The Metropolitan Transportation Authority (MTA) employed 3,451 city transit workers with the title “cleaner” in their title in 2009, according to payroll data posted recently at SeeThroughNY.  Within that group, 2,140 had the title “Cleaner (Transit-Labor Class),” which would include subway car cleaners.   Their average wage: $42,630 a year, and $21.36 an hour.

According to the state Labor Department occupational wage data for New York City, the average wage for all “Cleaners of Equipment and Vehicles” in the transportation sector was $34,780 as of the second quarter of 2009.  The average wage for all employees in “Buildings and Grounds Cleaning and Maintenance Operations” was $31,550.  In other words, transit cleaners enjoyed a 23 percent wage premium over similar workers in the transportation sector, and 35 percent over analogous workers assigned to clean buildings and grounds.  And that doesn’t count the cost of health and pension benefits for transit workers, which tend to be much more generous and expensive than the average in the private sector.

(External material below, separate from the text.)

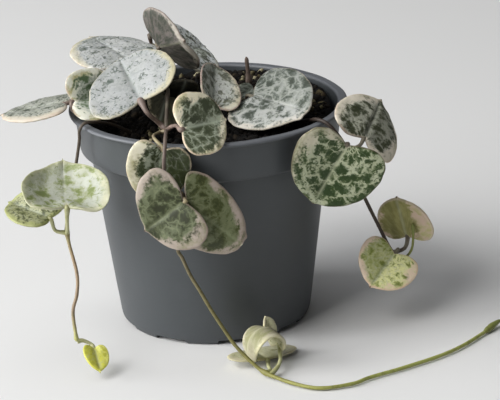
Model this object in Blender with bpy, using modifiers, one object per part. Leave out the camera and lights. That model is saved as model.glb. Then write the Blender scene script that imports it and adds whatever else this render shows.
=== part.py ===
"""Potted string of hearts: a trailing succulent with paired heart leaves in a small nursery pot.

The pot stands on its feet with its axis upright.  Short stems leave the soil, three of them
run over the rim as trailing vines, and every leaf joins a stem at a node by its own stalk.
Lengths in the named values are millimetres and angles are degrees.
"""
import math

import bmesh
import bpy
from mathutils import Matrix, Vector, noise

for old in list(bpy.data.objects):
    bpy.data.objects.remove(old, do_unlink=True)

MM = 0.001

# The foliage spreads further to the right and front than the pot, so the pot's axis stands
# off the middle of the whole plant.
POT_AXIS = (-8.7, 8.9)

# Pot: a thin shell with a stepped rim band and a ring of feet.
POT_HEIGHT = 51.2
WALL = 0.9
LIP_RADIUS = 32.0
LIP_THICK = 0.8
BAND_TOP_RADIUS = 30.7
BAND_LOW_RADIUS = 29.7
BAND_LOW_Z = 41.7
BODY_TOP_RADIUS = 27.5
BODY_LOW_RADIUS = 22.4
BODY_LOW_Z = 2.1
FOOT_RADIUS = 21.6
FOOT_WIDTH = 2.6
BASE_Z = 1.3
FOOT_COUNT = 9
FOOT_GAP_ANGLE = 20.0
FIRST_GAP_ANGLE = -78.8
FOOT_GAP_HEIGHT = 1.0
DRAIN_HOLE_RADIUS = 2.4
DRAIN_RING_RADIUS = 13.0
DRAIN_HOLES = 6
POT_STEPS = 54

# Soil: a plug that fills the pot to a few millimetres under the lip.
SEAT_GAP = 0.3
SOIL_Z = 46.4
SOIL_LUMP = 1.1
SOIL_STEPS = 36

# Growth.
VINE_RADIUS = 0.5
NODE_SWELL = 1.5
STALK_RADIUS = 0.42
LEAF_THICK = 1.0
LOBES = 0.42
HEART_MIDDLE = 0.40
TIP_SLIM = 0.30
TIP_POINT = 0.06
TIP_SPREAD = 0.12
CREASE = 0.05
ROUTE_STEP = 2.4


def collection(name):
    """Make a collection under the scene."""
    made = bpy.data.collections.new(name)
    bpy.context.scene.collection.children.link(made)
    return made


PLANT = collection("potted_string_of_hearts")
CUTTERS = collection("cutters")

POT_EMPTY = bpy.data.objects.new("pot_axis", None)
POT_EMPTY.location = (POT_AXIS[0] * MM, POT_AXIS[1] * MM, 0)
PLANT.objects.link(POT_EMPTY)


def material(name, colour, roughness):
    """A plain Principled material."""
    made = bpy.data.materials.new(name)
    made.use_nodes = True
    shader = made.node_tree.nodes["Principled BSDF"]
    shader.inputs["Base Color"].default_value = (*colour, 1)
    shader.inputs["Roughness"].default_value = roughness
    return made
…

As the result of an arbitration process set in motion at Governor Paterson’s direction in late 2008, transit workers received a pair of 4 percent raises in the last two years, even though the MTA could not afford it and had not budgeted for it.  If you already face a large budget gap and are forced to give your employees a significant pay hike in a deep and dis-inflationary recession, something’s got to give.  Since somebody needs to drive the train, you can’t cut engineers.  That leaves you to look in the direction of your (expensive) cleaners.  And so subway cars will now be dirtier.